Думы мои, думы! – почти беззвучно бормотала она. –
Боль в висках и темени.
Промотал я молодость
без поры, без времени.

         Неожиданно Оленька вскочила с дивана, вытянулась
струной и закричала диким голосом так, что в окнах дрогнули стёкла:

Пе-е-йте, по-о-йте в юности, бейте в жизнь без промаха  –
Всё равно любимая отцветёт черёмухой!!!

          Она снова плюхнулась на диван, словно изнемогая от своего артистизма.
           - Тебе, Оля, стоит вокалом заниматься, - сказал я, чтобы хоть что-то сказать, потому что Галя побледнела от страха, а Витя, еле сдерживаясь от смеха, катал по столу хлебный шарик.
           Потом мы провожали Оленьку в коридоре, где она заявила, что нам непременно нужно познакомиться с Андреем Вознесенским.
           - Он вам ещё больше понравится, - уверяла она, - вот увидите.

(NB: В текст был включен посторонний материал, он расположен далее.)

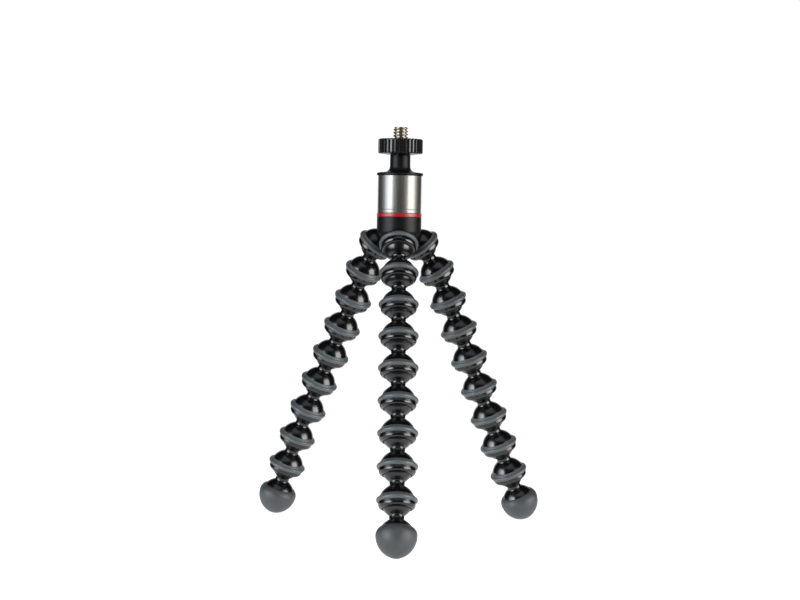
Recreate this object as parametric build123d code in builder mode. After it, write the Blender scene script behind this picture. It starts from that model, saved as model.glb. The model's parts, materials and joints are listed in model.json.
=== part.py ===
from build123d import *
import os
from math import asin, atan2, cos, degrees, hypot, radians, sin, sqrt

# A small flexible tripod: a camera screw on a short head, over three legs of balls and sockets.
# Millimetres and degrees. The origin is on the floor under the middle of the head, Z is up,
# and the first leg comes straight towards the viewer, along -Y.

# Legs: one socket on the hub, eight ball and socket units, then a foot, all at one pitch
ball_pitch = 13.63
units_per_leg = 8
leg_azimuths = {"leg_1": 270, "leg_2": 30, "leg_3": 150}
hub_socket_spread = 11.4
hub_socket_height = 119.8
hub_socket_lean = 41

# How each leg stands: azimuth at its top and foot, then lean from the vertical at top, middle and foot.
# The first unit leans out further than that, towards its socket on the hub.
leg_stances = {
    "leg_1": (272.2, 270.4, 23.3, 23.7, 25.3),
    "leg_2": (24.6, 30.1, 26.5, 22.4, 25.2),
    "leg_3": (136.5, 155.7, 24.4, 25.7, 18.5),
}
first_unit_extra_lean = 6.5

# Ball, neck and socket shell of one unit, heights measured from the socket's centre towards its ball
ball_radius = 6.15
ball_play = 0.08
neck_radius = 3.0
neck_fillet = 1.1
dome_radius = 7.15
mouth_radius = 5.45
seat_radius = 6.9
lip_radius = 7.35
lip_shoulder = -1.2
rim_radius = 6.05
rim_height = -2.8

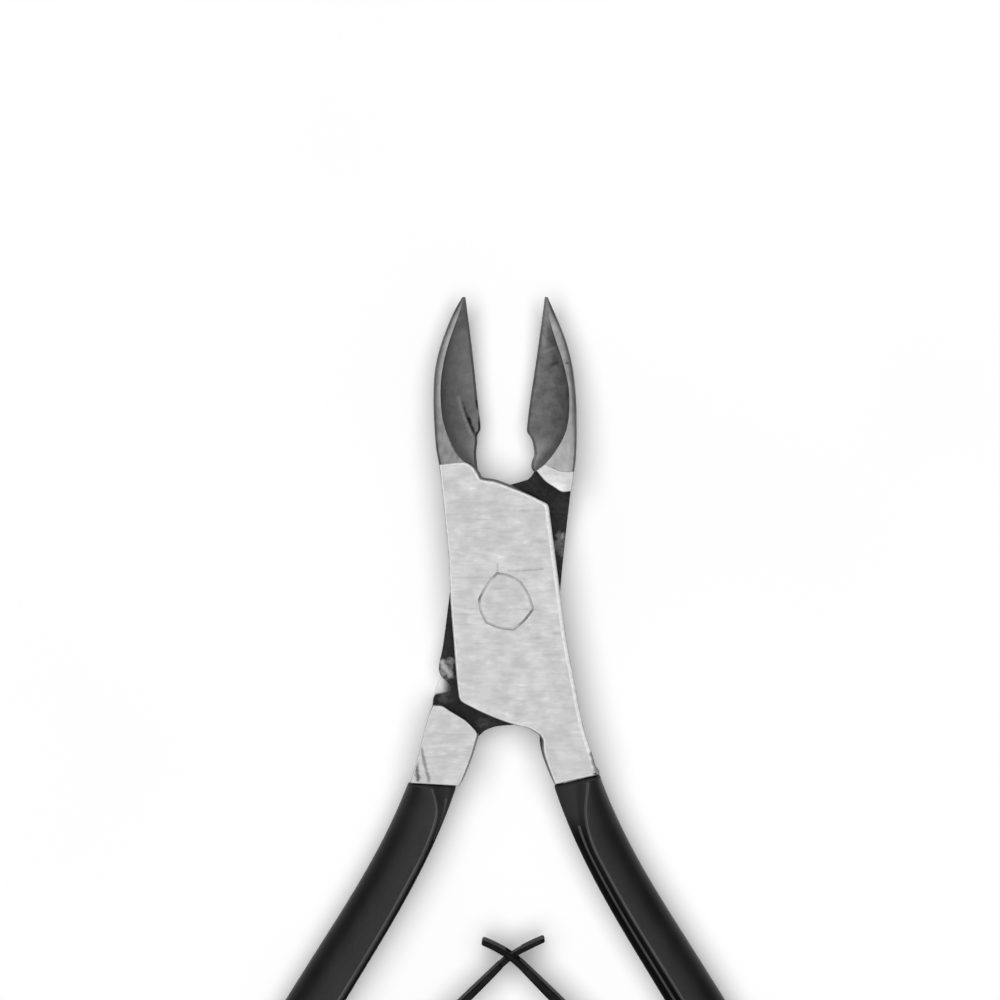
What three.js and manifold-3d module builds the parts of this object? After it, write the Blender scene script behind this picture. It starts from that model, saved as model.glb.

           На первом чтении поэмы «Казанский университет» зал был переполнен, но с подоконников зрителей  согнали – всё-таки произведение юбилейное, протокол надо соблюдать, поскольку партийное руководство пожаловало.
Но у входа и вдоль стен люди всё же толпились – и, стоя ближе всех к сцене,  выделялась Оля своим голубым беретом.
           Евтушенко вышел на сцену под аплодисменты, сказал о том, что около года работал над поэмой, изучал архивы, осмысливал связь прошлого и современности.
И вдруг произнёс:
           - Вообще-то у каждого из нас свой Ленин.
           Мы с Галиной изумлённо переглянулись, я сжал её руку.
           - Ну, а каким образ молодого Володи Ульянова получился у меня, можно понять, только выслушав всю мою поэму.   

          Поэт начал читать – и мы вздрогнули и переглянулись снова.

Спасибо, девочка из города Казани,
за то, что вы мне доброе сказали.

Возникли вы в берете голубом –
народоволка с чистым детским лбом,
с косой жгутом, с осанкой благородной, -
не дочь циничной бомбы водородной,
а дочь наивных террористских бомб…

          Оля замерла у стены, как изваяние. Это был момент её торжества. Правда, коса жгутом,  чистый детский лоб и благородная осанка были, скорее, образами, досочинёнными к реальному голубому берету. Берет сиял,  жил своей отдельной жизнью, он был правдой.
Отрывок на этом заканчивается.